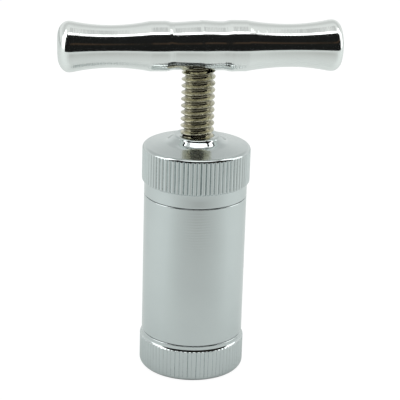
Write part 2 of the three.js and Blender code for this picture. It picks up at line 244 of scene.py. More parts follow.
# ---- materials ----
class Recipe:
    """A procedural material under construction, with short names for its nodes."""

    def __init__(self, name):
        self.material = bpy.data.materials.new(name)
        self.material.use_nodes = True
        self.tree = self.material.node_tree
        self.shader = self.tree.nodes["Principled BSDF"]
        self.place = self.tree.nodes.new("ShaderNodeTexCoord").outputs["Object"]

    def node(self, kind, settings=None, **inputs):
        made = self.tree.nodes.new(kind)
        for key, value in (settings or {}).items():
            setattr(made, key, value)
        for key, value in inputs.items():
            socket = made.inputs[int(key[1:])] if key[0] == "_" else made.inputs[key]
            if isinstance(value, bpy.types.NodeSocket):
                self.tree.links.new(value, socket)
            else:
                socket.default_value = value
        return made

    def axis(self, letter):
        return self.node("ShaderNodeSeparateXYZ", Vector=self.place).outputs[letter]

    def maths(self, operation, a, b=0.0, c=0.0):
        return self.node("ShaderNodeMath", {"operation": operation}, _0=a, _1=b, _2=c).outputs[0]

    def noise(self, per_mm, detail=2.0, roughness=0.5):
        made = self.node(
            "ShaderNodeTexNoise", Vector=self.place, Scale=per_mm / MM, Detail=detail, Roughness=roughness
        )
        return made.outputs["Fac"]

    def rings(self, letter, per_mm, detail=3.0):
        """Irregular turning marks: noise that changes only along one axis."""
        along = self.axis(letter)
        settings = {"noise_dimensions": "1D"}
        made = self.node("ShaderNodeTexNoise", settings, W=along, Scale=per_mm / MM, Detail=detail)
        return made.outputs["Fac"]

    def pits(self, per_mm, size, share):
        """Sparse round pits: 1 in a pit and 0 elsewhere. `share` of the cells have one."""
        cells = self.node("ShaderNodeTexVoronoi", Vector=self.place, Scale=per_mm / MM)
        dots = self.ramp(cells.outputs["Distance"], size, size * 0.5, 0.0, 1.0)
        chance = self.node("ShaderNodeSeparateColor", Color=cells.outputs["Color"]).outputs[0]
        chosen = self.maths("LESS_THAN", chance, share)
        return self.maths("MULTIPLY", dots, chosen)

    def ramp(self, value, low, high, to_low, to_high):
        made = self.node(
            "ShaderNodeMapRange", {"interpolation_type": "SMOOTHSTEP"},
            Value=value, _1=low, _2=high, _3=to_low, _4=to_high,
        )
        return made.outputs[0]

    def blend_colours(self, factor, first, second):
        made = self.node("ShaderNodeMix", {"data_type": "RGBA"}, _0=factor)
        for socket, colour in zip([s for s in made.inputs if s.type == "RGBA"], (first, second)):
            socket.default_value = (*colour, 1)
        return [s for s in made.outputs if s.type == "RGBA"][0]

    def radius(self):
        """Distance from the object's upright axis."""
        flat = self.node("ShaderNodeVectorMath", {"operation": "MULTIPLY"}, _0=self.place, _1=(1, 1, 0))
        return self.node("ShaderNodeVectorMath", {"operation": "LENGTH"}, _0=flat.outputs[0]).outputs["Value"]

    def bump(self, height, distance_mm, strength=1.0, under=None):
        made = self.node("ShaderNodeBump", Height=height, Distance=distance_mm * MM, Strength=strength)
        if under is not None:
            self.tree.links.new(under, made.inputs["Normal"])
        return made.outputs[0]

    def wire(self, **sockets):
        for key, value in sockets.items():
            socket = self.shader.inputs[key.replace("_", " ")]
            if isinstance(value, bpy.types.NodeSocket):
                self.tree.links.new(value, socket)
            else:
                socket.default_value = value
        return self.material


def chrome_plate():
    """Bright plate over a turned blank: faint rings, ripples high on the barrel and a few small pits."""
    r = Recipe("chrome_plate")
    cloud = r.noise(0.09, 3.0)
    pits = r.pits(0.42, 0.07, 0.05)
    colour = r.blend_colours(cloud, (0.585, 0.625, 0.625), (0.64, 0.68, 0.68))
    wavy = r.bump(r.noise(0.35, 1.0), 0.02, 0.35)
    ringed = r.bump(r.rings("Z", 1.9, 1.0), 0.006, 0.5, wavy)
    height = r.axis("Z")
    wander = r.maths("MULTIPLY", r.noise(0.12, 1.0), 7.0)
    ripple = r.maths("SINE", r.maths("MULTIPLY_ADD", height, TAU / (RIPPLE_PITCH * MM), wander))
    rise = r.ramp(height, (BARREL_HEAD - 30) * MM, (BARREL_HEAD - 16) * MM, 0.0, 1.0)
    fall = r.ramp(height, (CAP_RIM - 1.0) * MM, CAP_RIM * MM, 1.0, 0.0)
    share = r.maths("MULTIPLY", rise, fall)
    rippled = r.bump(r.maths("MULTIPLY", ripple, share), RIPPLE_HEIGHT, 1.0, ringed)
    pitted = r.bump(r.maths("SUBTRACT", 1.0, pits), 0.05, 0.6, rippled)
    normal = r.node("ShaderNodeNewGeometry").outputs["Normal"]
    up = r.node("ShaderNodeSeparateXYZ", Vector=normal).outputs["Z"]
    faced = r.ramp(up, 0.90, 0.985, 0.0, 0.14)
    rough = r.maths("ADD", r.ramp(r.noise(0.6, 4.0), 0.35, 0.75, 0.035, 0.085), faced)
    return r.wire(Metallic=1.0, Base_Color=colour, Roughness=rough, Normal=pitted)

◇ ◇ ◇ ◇

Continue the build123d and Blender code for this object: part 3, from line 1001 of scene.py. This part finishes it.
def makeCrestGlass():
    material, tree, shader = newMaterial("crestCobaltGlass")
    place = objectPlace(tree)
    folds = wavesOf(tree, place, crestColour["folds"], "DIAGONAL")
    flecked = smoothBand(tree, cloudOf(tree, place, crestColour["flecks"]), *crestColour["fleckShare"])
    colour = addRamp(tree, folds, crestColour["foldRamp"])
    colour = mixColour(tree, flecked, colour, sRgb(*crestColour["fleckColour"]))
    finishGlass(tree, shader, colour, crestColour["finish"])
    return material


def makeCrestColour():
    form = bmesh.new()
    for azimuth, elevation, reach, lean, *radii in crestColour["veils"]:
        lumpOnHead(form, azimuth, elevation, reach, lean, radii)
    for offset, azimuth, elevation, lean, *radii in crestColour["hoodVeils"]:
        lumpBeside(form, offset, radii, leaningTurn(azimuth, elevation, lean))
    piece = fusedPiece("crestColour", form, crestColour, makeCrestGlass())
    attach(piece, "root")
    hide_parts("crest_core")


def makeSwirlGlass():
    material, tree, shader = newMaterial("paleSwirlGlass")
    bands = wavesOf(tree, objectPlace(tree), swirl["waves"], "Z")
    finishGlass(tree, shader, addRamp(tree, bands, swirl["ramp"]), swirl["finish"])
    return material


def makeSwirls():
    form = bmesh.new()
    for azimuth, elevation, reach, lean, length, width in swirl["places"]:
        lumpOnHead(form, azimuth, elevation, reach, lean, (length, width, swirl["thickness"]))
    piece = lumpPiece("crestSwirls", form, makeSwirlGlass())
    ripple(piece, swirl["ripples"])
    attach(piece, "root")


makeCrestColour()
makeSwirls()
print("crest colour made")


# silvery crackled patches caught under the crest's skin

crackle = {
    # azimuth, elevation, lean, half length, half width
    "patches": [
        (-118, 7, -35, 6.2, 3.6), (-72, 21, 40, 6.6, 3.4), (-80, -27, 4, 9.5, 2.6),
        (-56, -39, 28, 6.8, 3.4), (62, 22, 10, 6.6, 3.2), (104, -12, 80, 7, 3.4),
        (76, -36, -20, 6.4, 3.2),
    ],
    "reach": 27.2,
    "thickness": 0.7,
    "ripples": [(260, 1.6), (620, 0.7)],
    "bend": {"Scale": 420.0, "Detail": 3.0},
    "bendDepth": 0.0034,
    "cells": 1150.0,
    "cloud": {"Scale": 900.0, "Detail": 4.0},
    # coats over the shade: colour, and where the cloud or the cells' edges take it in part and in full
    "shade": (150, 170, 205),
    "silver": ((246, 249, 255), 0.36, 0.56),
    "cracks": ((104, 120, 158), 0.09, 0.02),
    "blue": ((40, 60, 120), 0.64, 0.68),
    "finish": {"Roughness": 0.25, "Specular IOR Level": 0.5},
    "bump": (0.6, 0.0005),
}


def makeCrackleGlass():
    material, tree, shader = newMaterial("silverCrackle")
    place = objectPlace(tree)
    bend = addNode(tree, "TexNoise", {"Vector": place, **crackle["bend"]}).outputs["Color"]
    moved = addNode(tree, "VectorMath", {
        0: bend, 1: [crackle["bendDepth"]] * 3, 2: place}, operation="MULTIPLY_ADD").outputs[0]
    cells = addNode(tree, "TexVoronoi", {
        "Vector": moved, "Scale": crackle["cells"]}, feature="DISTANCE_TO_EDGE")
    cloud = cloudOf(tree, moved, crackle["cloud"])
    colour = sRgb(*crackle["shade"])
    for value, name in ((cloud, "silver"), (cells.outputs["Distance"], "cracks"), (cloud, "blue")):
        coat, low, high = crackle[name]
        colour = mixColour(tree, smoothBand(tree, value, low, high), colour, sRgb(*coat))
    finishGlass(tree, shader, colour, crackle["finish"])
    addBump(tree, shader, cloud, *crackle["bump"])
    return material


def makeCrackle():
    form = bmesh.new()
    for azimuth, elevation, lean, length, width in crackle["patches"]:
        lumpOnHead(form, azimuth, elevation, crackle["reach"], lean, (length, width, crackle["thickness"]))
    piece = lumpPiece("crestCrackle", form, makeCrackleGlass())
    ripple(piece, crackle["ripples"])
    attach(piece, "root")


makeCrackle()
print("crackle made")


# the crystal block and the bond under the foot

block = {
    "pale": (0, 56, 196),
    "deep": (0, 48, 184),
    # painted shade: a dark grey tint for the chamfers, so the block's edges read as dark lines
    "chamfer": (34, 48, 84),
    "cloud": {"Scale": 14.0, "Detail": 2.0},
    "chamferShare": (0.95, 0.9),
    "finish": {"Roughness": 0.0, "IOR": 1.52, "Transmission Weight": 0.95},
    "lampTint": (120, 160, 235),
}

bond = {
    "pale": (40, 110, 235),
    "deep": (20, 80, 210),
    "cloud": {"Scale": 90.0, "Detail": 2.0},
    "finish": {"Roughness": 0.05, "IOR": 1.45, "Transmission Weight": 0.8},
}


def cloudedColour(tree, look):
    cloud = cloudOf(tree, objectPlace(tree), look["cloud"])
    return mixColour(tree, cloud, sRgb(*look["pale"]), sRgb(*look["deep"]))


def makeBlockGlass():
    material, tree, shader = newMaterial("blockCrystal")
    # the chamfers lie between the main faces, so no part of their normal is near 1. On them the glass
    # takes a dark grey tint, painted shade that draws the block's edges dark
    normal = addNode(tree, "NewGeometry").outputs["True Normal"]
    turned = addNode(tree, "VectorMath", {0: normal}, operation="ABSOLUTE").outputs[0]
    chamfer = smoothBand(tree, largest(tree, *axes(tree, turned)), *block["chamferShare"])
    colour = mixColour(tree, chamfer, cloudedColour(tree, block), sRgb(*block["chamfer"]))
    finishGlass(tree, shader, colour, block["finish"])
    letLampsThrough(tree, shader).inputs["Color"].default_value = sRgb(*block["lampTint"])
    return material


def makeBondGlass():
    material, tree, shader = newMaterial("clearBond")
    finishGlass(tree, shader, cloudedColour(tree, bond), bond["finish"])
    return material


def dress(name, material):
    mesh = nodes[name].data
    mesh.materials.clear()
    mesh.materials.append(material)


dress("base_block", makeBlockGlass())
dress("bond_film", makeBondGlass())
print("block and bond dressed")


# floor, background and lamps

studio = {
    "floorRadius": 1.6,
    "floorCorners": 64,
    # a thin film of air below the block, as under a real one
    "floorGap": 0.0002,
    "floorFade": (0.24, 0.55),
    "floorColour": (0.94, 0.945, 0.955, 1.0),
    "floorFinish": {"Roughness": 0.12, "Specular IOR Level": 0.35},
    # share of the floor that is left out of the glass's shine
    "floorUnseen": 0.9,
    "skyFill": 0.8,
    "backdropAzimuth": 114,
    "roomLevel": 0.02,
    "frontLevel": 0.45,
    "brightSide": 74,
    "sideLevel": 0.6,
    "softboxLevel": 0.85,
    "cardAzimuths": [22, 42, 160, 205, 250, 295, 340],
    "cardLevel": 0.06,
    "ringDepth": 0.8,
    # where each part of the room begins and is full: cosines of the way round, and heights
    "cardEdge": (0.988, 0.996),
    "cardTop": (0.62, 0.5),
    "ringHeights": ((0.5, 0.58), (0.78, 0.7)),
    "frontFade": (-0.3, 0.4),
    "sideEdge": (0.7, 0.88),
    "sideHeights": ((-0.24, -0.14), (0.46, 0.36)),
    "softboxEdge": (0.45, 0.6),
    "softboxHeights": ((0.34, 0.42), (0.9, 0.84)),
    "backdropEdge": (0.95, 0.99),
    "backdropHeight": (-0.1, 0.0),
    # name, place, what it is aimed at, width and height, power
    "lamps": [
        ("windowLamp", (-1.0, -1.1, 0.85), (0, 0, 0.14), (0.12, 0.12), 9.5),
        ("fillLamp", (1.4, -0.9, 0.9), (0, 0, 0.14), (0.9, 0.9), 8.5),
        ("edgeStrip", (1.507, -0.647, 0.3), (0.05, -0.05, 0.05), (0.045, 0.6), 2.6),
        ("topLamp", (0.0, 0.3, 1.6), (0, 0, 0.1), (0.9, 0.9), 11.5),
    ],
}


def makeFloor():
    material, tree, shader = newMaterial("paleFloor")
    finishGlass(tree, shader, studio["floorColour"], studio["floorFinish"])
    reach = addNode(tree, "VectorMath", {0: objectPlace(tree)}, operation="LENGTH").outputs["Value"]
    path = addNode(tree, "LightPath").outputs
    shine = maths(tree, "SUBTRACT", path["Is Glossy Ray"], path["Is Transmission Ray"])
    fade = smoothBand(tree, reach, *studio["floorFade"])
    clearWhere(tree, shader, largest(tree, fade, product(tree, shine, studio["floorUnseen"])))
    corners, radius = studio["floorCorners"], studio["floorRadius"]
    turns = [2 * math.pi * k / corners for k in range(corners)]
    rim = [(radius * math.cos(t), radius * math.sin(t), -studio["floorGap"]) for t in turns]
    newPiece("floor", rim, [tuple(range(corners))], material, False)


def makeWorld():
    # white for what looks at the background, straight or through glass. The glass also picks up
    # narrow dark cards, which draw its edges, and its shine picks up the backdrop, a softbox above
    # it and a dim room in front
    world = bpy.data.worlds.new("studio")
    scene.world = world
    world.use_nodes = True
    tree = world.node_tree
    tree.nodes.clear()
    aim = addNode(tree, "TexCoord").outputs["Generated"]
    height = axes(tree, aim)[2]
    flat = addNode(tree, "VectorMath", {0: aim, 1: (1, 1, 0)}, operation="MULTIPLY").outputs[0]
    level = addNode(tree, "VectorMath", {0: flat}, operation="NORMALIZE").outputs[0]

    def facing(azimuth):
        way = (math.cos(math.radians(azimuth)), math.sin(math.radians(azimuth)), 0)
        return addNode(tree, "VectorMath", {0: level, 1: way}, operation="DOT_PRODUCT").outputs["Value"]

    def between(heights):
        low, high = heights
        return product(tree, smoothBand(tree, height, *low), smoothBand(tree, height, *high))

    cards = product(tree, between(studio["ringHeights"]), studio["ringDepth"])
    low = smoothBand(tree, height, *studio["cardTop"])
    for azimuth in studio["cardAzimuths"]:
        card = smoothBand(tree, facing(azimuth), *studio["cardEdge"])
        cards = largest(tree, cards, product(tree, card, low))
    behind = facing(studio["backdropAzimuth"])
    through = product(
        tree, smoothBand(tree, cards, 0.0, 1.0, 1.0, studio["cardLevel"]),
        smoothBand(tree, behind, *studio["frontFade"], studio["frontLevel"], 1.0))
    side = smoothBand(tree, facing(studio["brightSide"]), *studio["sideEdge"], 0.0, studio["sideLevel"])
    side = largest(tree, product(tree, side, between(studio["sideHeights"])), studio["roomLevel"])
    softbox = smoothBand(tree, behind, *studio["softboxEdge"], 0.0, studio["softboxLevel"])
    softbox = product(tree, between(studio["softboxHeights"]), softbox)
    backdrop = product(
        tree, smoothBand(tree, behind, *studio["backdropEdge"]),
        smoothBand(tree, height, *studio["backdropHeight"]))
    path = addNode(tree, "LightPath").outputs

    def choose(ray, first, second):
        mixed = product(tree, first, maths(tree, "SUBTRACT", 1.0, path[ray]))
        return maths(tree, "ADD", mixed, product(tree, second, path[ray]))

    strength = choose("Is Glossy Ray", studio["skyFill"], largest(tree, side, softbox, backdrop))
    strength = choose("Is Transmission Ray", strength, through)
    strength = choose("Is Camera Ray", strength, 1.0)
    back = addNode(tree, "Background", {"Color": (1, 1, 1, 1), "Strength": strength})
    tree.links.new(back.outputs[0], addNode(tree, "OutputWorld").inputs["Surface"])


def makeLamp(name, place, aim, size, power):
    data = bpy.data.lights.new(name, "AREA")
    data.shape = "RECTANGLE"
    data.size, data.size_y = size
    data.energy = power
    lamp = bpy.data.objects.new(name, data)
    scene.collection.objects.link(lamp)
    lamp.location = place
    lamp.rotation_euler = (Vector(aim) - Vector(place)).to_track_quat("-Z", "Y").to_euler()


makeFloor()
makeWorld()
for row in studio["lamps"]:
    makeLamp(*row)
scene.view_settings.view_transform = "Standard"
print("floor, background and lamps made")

◇ ◇ ◇ ◇

#### What is needed:
Quote word for word every line from the one that has "Write part 2" through the one that has "procedural material under".

#### Exercise output:
Write part 2 of the three.js and Blender code for this picture. It picks up at line 244 of scene.py. More parts follow.
# ---- materials ----
class Recipe:
    """A procedural material under construction, with short names for its nodes."""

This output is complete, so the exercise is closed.